Aug 6, 2017 | 1:15 PM

LONDON — Running on empty, Canada’s Eric Gillis only had 30 kilometres in him on Sunday.

The victim of a stomach virus that has struck Canada’s team at the world track and field championships, the 37-year-old from Antigonish, N.S., dropped out around the 30-kilometre mark of the marathon.

“Disappointed I wasn’t able to show my fitness today,” Gillis posted on Twitter later. “Thursday came down with Norwalk, could have used few more days recovery, I’m ok now.”

A viral gastroenteritis, believed to be Norwalk, has swept through Canada’s central London hotel, affecting seven Canadian athletes and team staff, plus athletes from several other countries staying there.

“It kind of hit hard the first day and it’s kind of settled down,” said Canada’s team doctor Paddy McCluskey. “There was only one staff that was affected this morning, so we feel like we’re through the worst of it, but with these things you never know.”

McCluskey wouldn’t say, of the seven who’ve been ill, how many are athletes and how many are staff.

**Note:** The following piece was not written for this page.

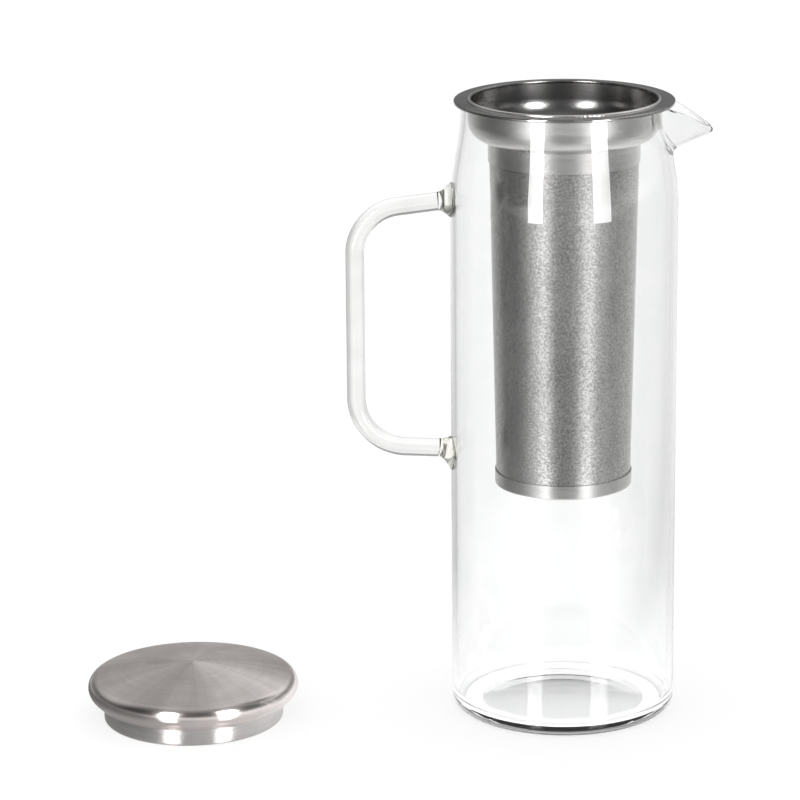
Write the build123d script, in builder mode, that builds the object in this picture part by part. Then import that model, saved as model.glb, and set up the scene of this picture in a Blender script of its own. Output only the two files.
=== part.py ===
from build123d import *
from math import asin, cos, radians, sin, tan
import os

# Cold brew coffee maker: a glass carafe with a fused rod handle and a pulled spout, a
# steel mesh filter hanging in its neck, and a domed steel lid lying beside it.
# Millimetres. The origin is the centre of the carafe's foot on the table, +Z is up, the
# handle points along -X and the spout along +X.

# ---------------------------------------------------------------- driving dimensions
# Carafe glass
body_radius = 47.5
rim_radius = 42.9            # outside of the neck at the rim
rim_height = 262.0
wall = 2.2
floor_thickness = 3.6
base_corner = 5.0            # outside rounding between wall and foot
inner_corner = 5.5
foot_width = 8.0             # flat ring that the carafe stands on
foot_recess = 1.6            # rise of the glass inside that ring
neck_height = 44.0           # below the rim, where the straight wall starts to draw in
shoulder_pull = 18.0         # how far each end of the shoulder keeps its direction
rim_bevel = 0.5              # ground edges of the rim and of the spout's lip
rim_slope = 0.7              # a rim face's normal rises at least this much

# Spout, a gutter pulled out of the neck
spout_reach = 61.4           # tip, from the carafe's axis
spout_tip_drop = 11.1        # tip below the rim
spout_tip_thickness = 2.2
spout_tip_half_width = 2.6
spout_root_reach = 36.0      # where the lips leave the round of the neck
spout_root_half_width = 23.0
spout_root_depth = 24.2      # underside below the rim, there
spout_flare = 0.65           # below 1 the lips bulge outwards on their way to the tip
spout_inner_end = 30.5       # where its form starts, inside the neck
spout_stations = 5
spout_wall = 1.8
spout_blend = 3.0
lip_start = 40.0             # from here the rim dips towards the tip
lip_ease = 1.25
lip_shares = (0, 0.15, 0.35, 0.6, 1)

# Rod handle
rod_diameter = 7.8
handle_reach = 91.3          # outermost side of the rod, from the carafe's axis
upper_arm_drop = 40.8        # rod's centre where it leaves its bead, below the rim
handle_span = 106.5          # from there to where it enters the lower bead
upper_arm_fall = 4.1         # the arms lean towards each other
lower_arm_rise = 1.9
upper_corner = 20.0
lower_corner = 22.0
bead_radius = 7.2            # flared glass on the wall
bead_length = 5.0
bead_waist = 0.35            # share of the flare left halfway along the bead
upper_bead_offset = 0.3      # bead's middle against the rod's
lower_bead_offset = -2.6

# Filter
neck_clearance = 0.7         # bowl to the inside of the neck
flange_radius = 45.9
flange_thickness = 1.4
flange_round = 0.5
sheet = 0.7
bowl_straight = 6.0          # upright part of the bowl, below the rim
bowl_corner = 9.6
collar_radius = 31.6
collar_drop = 8.4            # collar below the bowl's floor
collar_sheet = 0.5
clamp_sheet = 0.5
clamp_height = 7.0
mesh_wall = 0.4
mesh_foot_radius = 28.4
filter_length = 163.0        # below the rim
cap_height = 6.0
cap_sheet = 0.5
cap_round = 0.9
cap_floor_rise = 1.0
seam_width = 7.0
seam_thickness = 0.3
filter_seat = 0.02           # play between nested pieces of the filter

# Lid
lid_radius = 44.7
lid_height = 24.5
lid_edge_height = 14.0       # height of the widest circle
lid_edge_round = 5.0
lid_under_angle = 45.0       # how far the edge turns under
lid_lip_height = 8.0
lid_sheet = 0.8
mouth_play = 0.4             # skirt to the rolled edge of the bowl
skirt_overlap = 3.5          # top of the skirt, inside the dome's collar
bead_round = 1.1             # rolled bottom edge of the skirt
pan_recess = 1.8
pan_sheet = 0.7
lid_seat = 0.03              # play between skirt and dome
lid_position = (-158.8, -7.6)

# ---------------------------------------------------------------- derived values
rod_radius = rod_diameter / 2
handle_axis = handle_reach - rod_radius
bead_end = body_radius + bead_length
upper_arm_height = rim_height - upper_arm_drop
lower_arm_height = upper_arm_height - handle_span
shoulder_height = rim_height - neck_height
trim_height = rim_height + spout_root_reach
bowl_radius = rim_radius - wall - neck_clearance
bowl_inner = bowl_radius - sheet
bowl_mouth = bowl_radius - 2 * sheet    # inside of the bowl's rolled edge
bowl_turn = rim_height - bowl_straight
flange_top = rim_height + flange_thickness
bowl_floor = bowl_turn - bowl_corner
collar_top = bowl_floor + sheet
collar_bottom = bowl_floor - collar_drop
mesh_top_radius = collar_radius - collar_sheet - filter_seat
mesh_bottom = rim_height - filter_length + cap_floor_rise + cap_sheet
cap_bottom = rim_height - filter_length
cap_top = cap_bottom + cap_height
clamp_radius = mesh_top_radius - mesh_wall - filter_seat
skirt_radius = bowl_mouth - mouth_play

os.makedirs("parts", exist_ok=True)


def save(builder, name):
    """Label a finished piece and write its STEP file."""
    builder.part.label = name
    export_step(builder.part, f"parts/{name}.step")


# ---------------------------------------------------------------- carafe glass
def glass_outline(inset, floor, corner):
    """Half section of the carafe filled to its axis, with the walls moved in by inset."""
    radius = body_radius - inset
    neck = rim_radius - inset
    with BuildSketch() as outline:
        with BuildLine():
            Polyline((0, floor), (0, trim_height), (neck, trim_height), (neck, rim_height))
            Bezier(
                (neck, rim_height),
                (neck, rim_height - shoulder_pull),
                (radius, shoulder_height + shoulder_pull),
                (radius, shoulder_height),
            )
            Line((radius, shoulder_height), (radius, floor + corner))
            RadiusArc((radius, floor + corner), (radius - corner, floor), corner)
            Line((radius - corner, floor), (0, floor))
        make_face()
    return outline.sketch_local


def lip_height(x):
    """Height of the rim over the spout, which dips smoothly from lip_start to the tip."""
    along = max(x - lip_start, 0) / (spout_reach - lip_start)
    return rim_height - spout_tip_drop * along**lip_ease


def underside(x):
    """Height of the gutter's lowest line, straight from its root to its tip."""
    tip = rim_height - spout_tip_drop - spout_tip_thickness
    root = rim_height - spout_root_depth
    return tip + (root - tip) * (spout_reach - x) / (spout_reach - spout_root_reach)


def gutter_half_width(x):
    """Half the gutter's width at its lip."""
    full = spout_root_half_width - spout_tip_half_width
    along = (spout_reach - x) / (spout_reach - spout_root_reach)
    return spout_tip_half_width + full * along**spout_flare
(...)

He said one ill athlete competed earlier in the meet, while some compete later. 

The Canadian team’s floor of the hotel has been particularly hard hit, McCluskey said, which could be from germs passed through elevator buttons, door knobs, cleaning staff or plumbing.

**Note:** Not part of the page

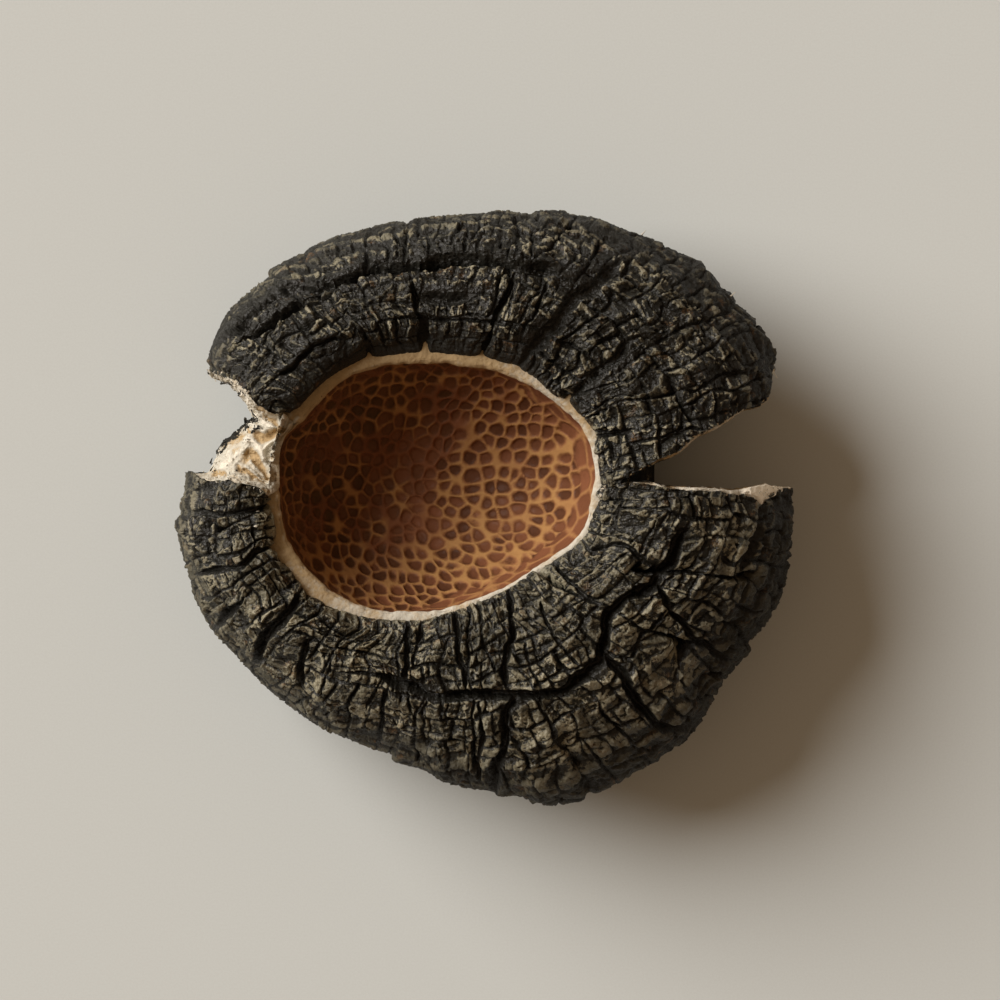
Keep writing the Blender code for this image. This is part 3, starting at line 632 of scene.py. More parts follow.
def profile_rows():
    """The shares and heights of the rows from the ring to the outline, and of those on to the foot."""
    crust = smooth(CRUST, closed=False)
    run = np.append(0, np.cumsum(np.linalg.norm(np.diff(crust * (CRUST_BREADTH, 1), axis=0), axis=1)))
    turn_over = np.interp(TOP_SHARE, crust[:, 0], run)
    where = np.append(np.linspace(0, turn_over, TOP_ROWS), np.linspace(turn_over, run[-1], EDGE_ROWS + 1)[1:])
    share, crust_z = (np.interp(where, run, column) for column in crust.T)
    under = smooth(UNDERSIDE, closed=False)
    foot = np.interp(0, -under[:, 1], under[:, 0])
    under = np.vstack((under[under[:, 1] > 0], (foot, 0))) * (CRUST_BREADTH, 1)
    under = resample(under, np.linspace(0, 1, UNDER_ROWS + 1))
    return share, crust_z, under[1:, 0] / CRUST_BREADTH, under[1:, 1]


def outward_of(surface):
    """The direction straight out of a closed ring of meridians at each place, and the steps down them."""
    step_down = np.gradient(surface, axis=0)
    step_round = np.roll(surface, -1, axis=1) - np.roll(surface, 1, axis=1)
    outward = np.cross(step_down, step_round)
    return outward / np.linalg.norm(outward, axis=-1, keepdims=True), np.linalg.norm(step_down, axis=-1)


def blurred(values, reach_of):
    """The mean of the values round each place. The first axis ends, and the second closes on itself."""
    padded = np.pad(values, ((reach_of, reach_of), (0, 0)), mode="edge")
    total = np.mean([padded[step:step + len(values)] for step in range(2 * reach_of + 1)], axis=0)
    return np.mean([np.roll(total, step, axis=1) for step in range(-reach_of, reach_of + 1)], axis=0)


class Crust:
    """The whole crust from the ring over the edge to the foot, with one column for each meridian."""

    def __init__(self):
        """Lays out the plain surface, and how far round and down each of its places is."""
        angles = np.linspace(0, 2 * np.pi, COLUMNS, endpoint=False)
        self.outline, ring, lip = (reach(points, angles) for points in (OUTLINE, RING_EDGE, HOLLOW_EDGE))
        rim = ring - np.clip(0.3 * (ring - lip), 0, OVERHANG)
        self.heading = np.stack((np.cos(angles), np.sin(angles)), axis=-1)
        self.share, crust_z, fraction, under_z = profile_rows()
        on_top = rim + self.share[:, None] * (self.outline - rim)
        self.arm = np.vstack((on_top, fraction[:, None] * self.outline))
        self.height = np.append(crust_z, under_z)[:, None] * np.ones(COLUMNS)
        self.surface = np.dstack((HOLLOW_CENTRE + self.heading * self.arm[..., None], self.height))
        self.outward, step = outward_of(self.surface)
        self.run = np.cumsum(step, axis=0)
        self.stray = np.stack([
            0.6 * grain(self.surface, 3.2, seed) + 0.4 * grain(self.surface, 1.1, seed) for seed in (21, 22)
        ])
        self.down = self.run + lumps(self.surface, WANDER_DOWN, 4) + 0.55 * self.stray[0]
        wander = (lumps(self.surface, WANDER_ROUND, 3) + 0.55 * self.stray[1]) / self.arm
        self.turn = np.mod(angles + wander - SEAM, 2 * np.pi) + SEAM
        self.at_edge = np.clip((self.arm / self.outline - 0.93) / 0.06, 0, 1)
        self.shoulder = window(angles, *SHOULDER)
        # Painted shade: this smooth band along the ring is also coloured darker.
        self.bare_in_shade = self.shoulder * np.clip(1.5 - self.run / (5.5 + 2 * grain(self.surface, 9, 24)), 0, 1)

    def crack(self, coarse, fine):
        """Finds the checks and the large cracks: how deep they are, and what is black in them, with the
        risers beside them painted black as shade.
        """
        shape = self.turn.shape
        given = (self.turn.ravel(), self.down.ravel(), self.arm.ravel(), coarse, fine)
        checks, self.faces, self.block_tint, self.apart = (each.reshape(shape) for each in checked(*given))
        over_edge = np.arange(shape[0])[:, None] >= len(self.share)
        seen = np.where(over_edge, np.minimum(self.arm, self.outline - 0.5), self.arm)
        plan = (HOLLOW_CENTRE + self.heading * seen[..., None]).transpose(2, 0, 1)
        x, y = (plan + 0.8 * self.stray).reshape(2, -1)
        lower = 0.85 * crack_depth(x, y, LOWER_CRACKS)[0].reshape(shape)
        upper, terrace, self.riser_shade = (each.reshape(shape) for each in crack_depth(x, y, UPPER_CRACKS, 1.2))
        self.cracks = np.maximum(lower, upper)
        black = np.maximum(self.cracks, checks) * (1 - 0.3 * self.at_edge)
        self.cracks *= 1 - 0.88 * self.at_edge
        self.terrace = terrace * (1 - self.at_edge)
        checks *= 1 - 0.85 * self.at_edge
        on_top = np.clip((self.height - 46) / 14, 0, 1)
        patchy = 0.7 + 0.6 * grain(self.surface, 11, 23)
        kept = np.clip(1 - on_top * (1 - patchy), 0, 1) * (1 - 0.7 * self.bare_in_shade)
        self.sunk = np.maximum(self.cracks, checks * kept)
        # Coloured black: the cracks, and as painted shade the risers beside the upper cracks.
        self.black = np.maximum(np.maximum(self.sunk, self.riser_shade), black * kept * self.at_edge)

    def crumple(self, relief):
        """Breaks the blocks into hollowed faces, ledges and wrinkles: their heights, and each face's tint."""
        unrolled = np.dstack((self.turn * UNROLLED, self.down)) + 0.8 * self.stray.transpose(1, 2, 0)
        faces, tint = self.faces, 0.5 + 0.15 * self.block_tint
        for size, tilt, hollow, seed, height_share, tint_share in FACES:
            height, number = scallops(unrolled, size, tilt, hollow, seed)
            faces = faces + height_share * height
            tint = tint + tint_share * (number - 0.5)
        lobe = np.clip((self.surface[..., 1] - 20) / 20, 0, 1)
        ledges = 0.3 * ridged(unrolled * (0.22, 1), 4.2, 27)
        ledges += 0.16 * lobe * ridged(unrolled * (1, 0.22), 1.1, 28)
        wrinkles = 0.08 * ridged(self.surface, 1.3, 25) + 0.04 * ridged(self.surface, 0.7, 26)
        calm = np.clip(self.run / (4 + 12 * self.shoulder), 0.45 - 0.3 * self.shoulder, 1)
        calm *= 1 - 0.4 * self.at_edge
        calm *= 1 - 0.75 * np.clip(np.maximum(self.bare_in_shade, np.maximum(self.riser_shade, self.cracks / 2)), 0, 1)
        return relief * calm * (0.95 * faces + ledges + wrinkles - 0.3), tint

    def shape(self, rough):
        """Moves the surface by its lumps, its relief and its cracks, and sets it down on the floor."""
        from_rim = np.clip(self.run / 2.5, 0, 1)
        swell = lumps(self.surface, BROAD_LUMP, 5) + lumps(self.surface, SMALL_LUMP, 6)
        offset = swell * np.clip(self.run / 5, 0, 1) + (rough - self.sunk) * from_rim
        offset *= np.clip(self.height / FOOT_FADE, 0, 1)
        self.surface += self.outward * offset[..., None]
        self.surface[..., 2] += self.terrace * from_rim
        under_rows = len(self.surface) - len(self.share)
        spread_to(self.surface, self.outline, np.append(self.share, np.ones(under_rows)))
        self.surface -= (*MIDDLE, 0)
        over_crest = np.clip(self.surface[..., 2] - CREST, 0, None)
        self.surface[..., 2] = np.maximum(self.surface[..., 2] - 0.5 * over_crest, CLEARANCE)

    def layers(self, rough, tint):
        """What colours the crust: its relief, its cracks with the painted shade of their risers, its tint
        with painted light and shade, its wear with painted light, and how near a check is.
        """
        # Painted light and shade: lighter towards the lower lobe and darker towards the upper lobe, as the
        # light falls on them, and darker on the smooth shoulder by the ring.
        tint = tint + (0.27 - 0.51 * np.clip((self.surface[..., 1] + 20) / 50, 0, 1) - 0.45 * self.bare_in_shade)
        far_out = self.arm / self.outline
        # Painted shade: the outer band on the right and lower right faces away from the light, so it is
        # coloured darker, with less of the pale wear.
        shaded_far_side = np.clip(self.heading[:, 0] - 0.6 * self.heading[:, 1] - 0.1, 0, 1)
        shaded_far_side = np.clip((far_out - 0.84) / 0.12, 0, 1) * shaded_far_side
        # Pale wear, partly painted light: more on the higher parts, less on the shaded shoulder by the ring,
        # on the shaded far side and near the outline.
        worn_and_lit = np.clip((self.height - 22) / 14, 0, 1)
        worn_and_lit *= 1 - self.shoulder * np.clip(1.3 - self.run / 13, 0, 1)
        worn_and_lit *= (1 - 0.85 * shaded_far_side) * (1 - 0.5 * np.clip((far_out - 0.9) / 0.08, 0, 1))
        raised = rough - blurred(rough, 5)
        tint = tint - 0.3 * shaded_far_side
        return {"raised": raised, "sunk": self.black, "tint": tint, "worn_and_lit": worn_and_lit, "apart": self.apart}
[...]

The teams in the hotel met Sunday with the medical staffs from the IAAF — the world governing body for track and field — and the local organizing committee, plus hotel staff, which McCluskey said has scheduled additional staff to wash surfaces, elevator buttons and door handles, and put extra sanitizer out.

Canadian head coach Glenroy Gilbert said while there had only been the one new case reported Sunday, there is “absolutely” a danger of more athletes getting sick, and that the team’s medical staff was “trying to figure out the best situation for our athletes, whether it’s moving them to the higher floors. . . it’s just trying to figure out the best case scenario for them.”

With athletes living in such close quarters, stomach bugs often strike at major Games.   

Gillis, meanwhile, made a beeline for his hotel room to recover after he pulled off the course, and didn’t pass through the media interview area. But the result would have been a major disappointment after his 10th-place finish in last year’s Rio Olympics, the highest marathon finish for a Canadian man since Jerome Drayton — who still holds the men’s national record — finished sixth at the 1976 Montreal Olympics.

It was the second time injury or illness had struck within four months, as Gillis had to withdraw from the Boston Marathon in April with an Achilles tendon injury.

The veteran runner still managed to stick close to the lead pack through the first 20 kilometres Sunday, and was in 32nd spot through the 30-kilometre mark.

Geoffrey Kirui of Kenya came from behind to win the race that started and finished on the iconic Tower Bridge.